> [DATA EXCERPT]:
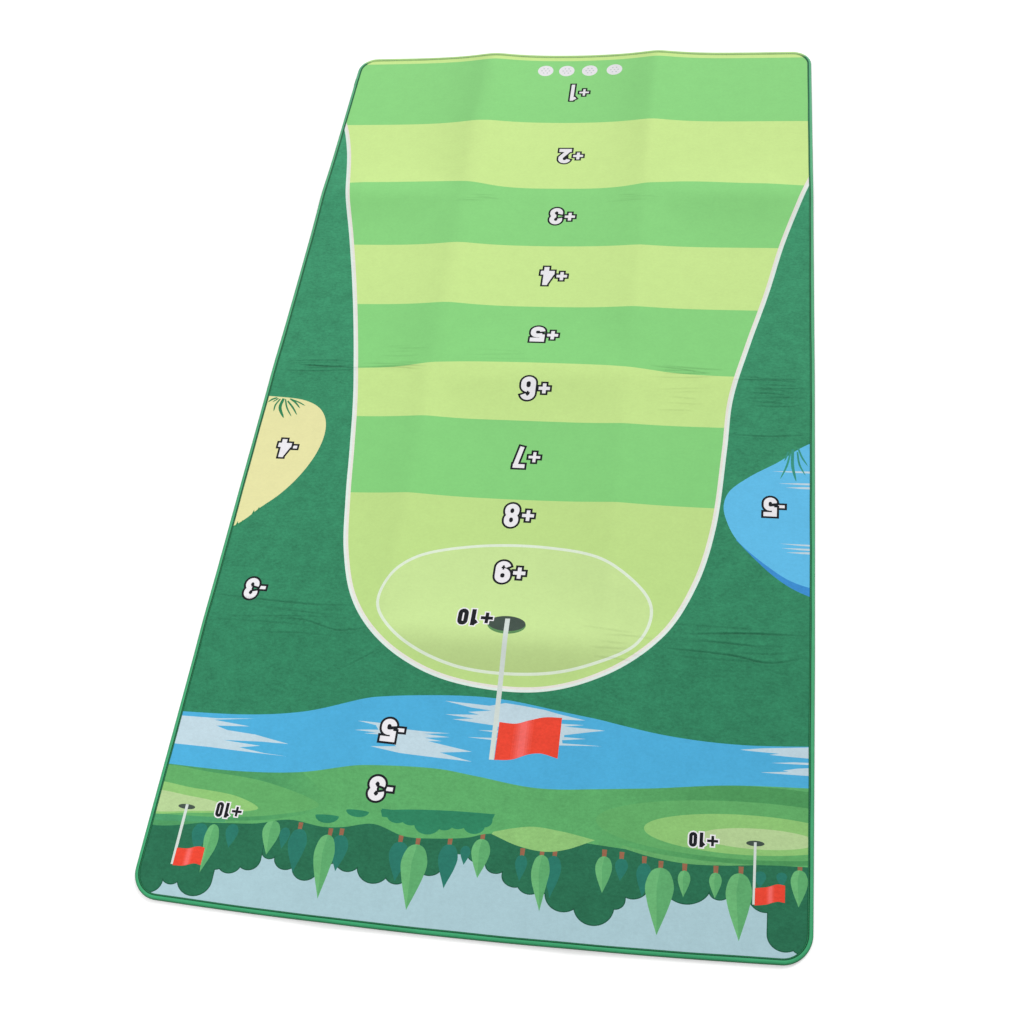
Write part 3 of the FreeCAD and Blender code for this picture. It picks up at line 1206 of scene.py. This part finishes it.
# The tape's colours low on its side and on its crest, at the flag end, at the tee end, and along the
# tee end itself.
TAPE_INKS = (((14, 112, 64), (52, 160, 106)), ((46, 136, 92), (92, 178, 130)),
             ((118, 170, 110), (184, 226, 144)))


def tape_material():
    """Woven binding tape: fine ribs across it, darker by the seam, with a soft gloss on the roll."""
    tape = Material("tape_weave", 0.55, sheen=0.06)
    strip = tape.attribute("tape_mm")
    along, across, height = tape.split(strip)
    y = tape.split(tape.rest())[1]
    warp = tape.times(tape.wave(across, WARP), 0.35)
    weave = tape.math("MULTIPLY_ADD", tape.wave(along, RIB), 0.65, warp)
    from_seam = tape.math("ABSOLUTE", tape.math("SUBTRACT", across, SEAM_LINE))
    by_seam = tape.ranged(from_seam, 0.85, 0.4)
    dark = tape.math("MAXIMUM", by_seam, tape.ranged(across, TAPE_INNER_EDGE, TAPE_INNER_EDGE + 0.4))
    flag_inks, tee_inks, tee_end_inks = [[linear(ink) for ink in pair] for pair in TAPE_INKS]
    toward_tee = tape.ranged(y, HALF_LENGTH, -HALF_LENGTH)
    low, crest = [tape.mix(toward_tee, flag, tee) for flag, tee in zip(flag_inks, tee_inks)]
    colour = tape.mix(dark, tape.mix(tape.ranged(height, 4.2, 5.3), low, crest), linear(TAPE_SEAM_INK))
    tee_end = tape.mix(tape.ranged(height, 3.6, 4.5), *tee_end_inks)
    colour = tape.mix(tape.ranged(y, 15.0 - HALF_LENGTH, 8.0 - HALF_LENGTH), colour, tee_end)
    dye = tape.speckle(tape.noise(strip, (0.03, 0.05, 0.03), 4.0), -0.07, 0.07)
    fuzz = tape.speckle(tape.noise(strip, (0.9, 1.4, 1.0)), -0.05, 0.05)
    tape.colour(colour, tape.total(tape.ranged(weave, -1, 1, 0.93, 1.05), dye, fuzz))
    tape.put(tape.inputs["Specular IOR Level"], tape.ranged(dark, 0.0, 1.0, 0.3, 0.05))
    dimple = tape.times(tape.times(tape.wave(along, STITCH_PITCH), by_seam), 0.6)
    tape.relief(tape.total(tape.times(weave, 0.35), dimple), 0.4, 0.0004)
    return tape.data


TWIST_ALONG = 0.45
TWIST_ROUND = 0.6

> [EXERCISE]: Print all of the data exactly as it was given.

> [ANSWER TO THIS PROBLEM]:
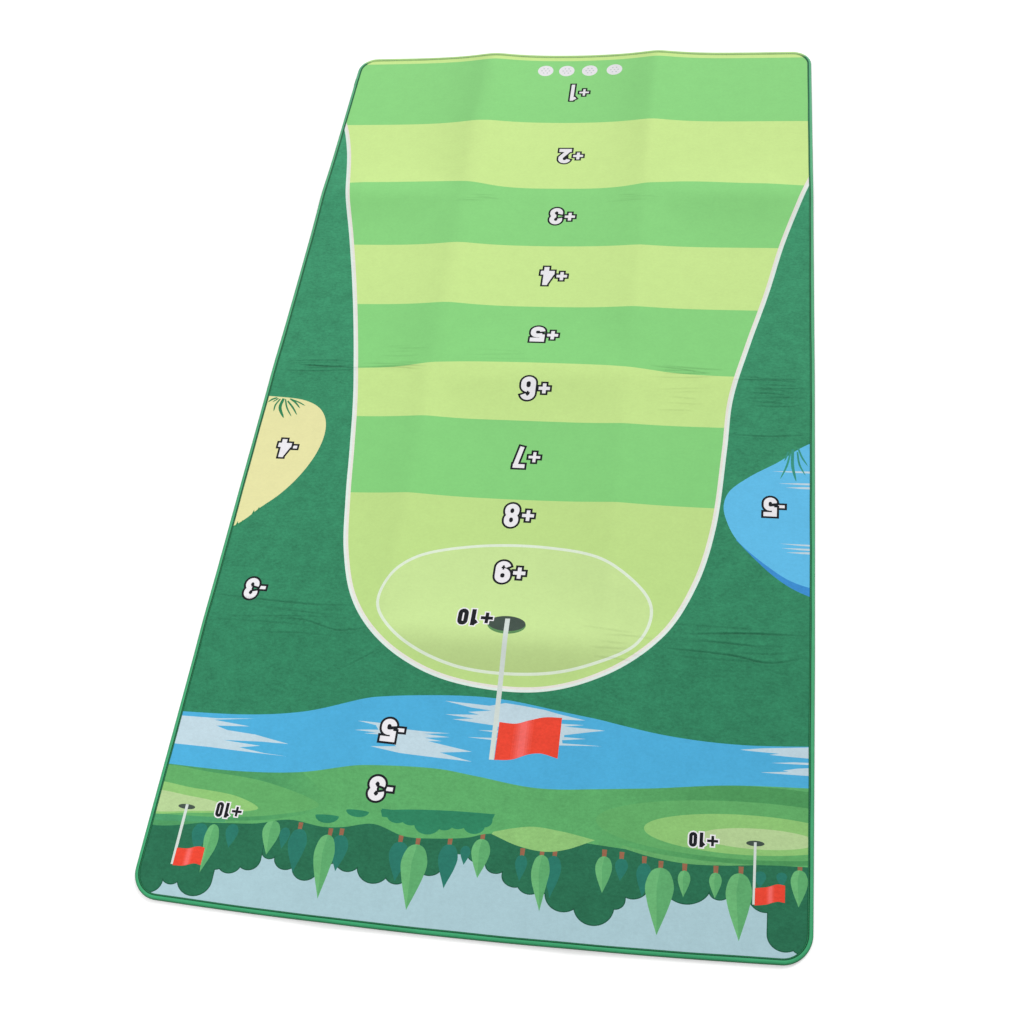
Write part 3 of the FreeCAD and Blender code for this picture. It picks up at line 1206 of scene.py. This part finishes it.
# The tape's colours low on its side and on its crest, at the flag end, at the tee end, and along the
# tee end itself.
TAPE_INKS = (((14, 112, 64), (52, 160, 106)), ((46, 136, 92), (92, 178, 130)),
             ((118, 170, 110), (184, 226, 144)))


def tape_material():
    """Woven binding tape: fine ribs across it, darker by the seam, with a soft gloss on the roll."""
    tape = Material("tape_weave", 0.55, sheen=0.06)
    strip = tape.attribute("tape_mm")
    along, across, height = tape.split(strip)
    y = tape.split(tape.rest())[1]
    warp = tape.times(tape.wave(across, WARP), 0.35)
    weave = tape.math("MULTIPLY_ADD", tape.wave(along, RIB), 0.65, warp)
    from_seam = tape.math("ABSOLUTE", tape.math("SUBTRACT", across, SEAM_LINE))
    by_seam = tape.ranged(from_seam, 0.85, 0.4)
    dark = tape.math("MAXIMUM", by_seam, tape.ranged(across, TAPE_INNER_EDGE, TAPE_INNER_EDGE + 0.4))
    flag_inks, tee_inks, tee_end_inks = [[linear(ink) for ink in pair] for pair in TAPE_INKS]
    toward_tee = tape.ranged(y, HALF_LENGTH, -HALF_LENGTH)
    low, crest = [tape.mix(toward_tee, flag, tee) for flag, tee in zip(flag_inks, tee_inks)]
    colour = tape.mix(dark, tape.mix(tape.ranged(height, 4.2, 5.3), low, crest), linear(TAPE_SEAM_INK))
    tee_end = tape.mix(tape.ranged(height, 3.6, 4.5), *tee_end_inks)
    colour = tape.mix(tape.ranged(y, 15.0 - HALF_LENGTH, 8.0 - HALF_LENGTH), colour, tee_end)
    dye = tape.speckle(tape.noise(strip, (0.03, 0.05, 0.03), 4.0), -0.07, 0.07)
    fuzz = tape.speckle(tape.noise(strip, (0.9, 1.4, 1.0)), -0.05, 0.05)
    tape.colour(colour, tape.total(tape.ranged(weave, -1, 1, 0.93, 1.05), dye, fuzz))
    tape.put(tape.inputs["Specular IOR Level"], tape.ranged(dark, 0.0, 1.0, 0.3, 0.05))
    dimple = tape.times(tape.times(tape.wave(along, STITCH_PITCH), by_seam), 0.6)
    tape.relief(tape.total(tape.times(weave, 0.35), dimple), 0.4, 0.0004)
    return tape.data


TWIST_ALONG = 0.45
TWIST_ROUND = 0.6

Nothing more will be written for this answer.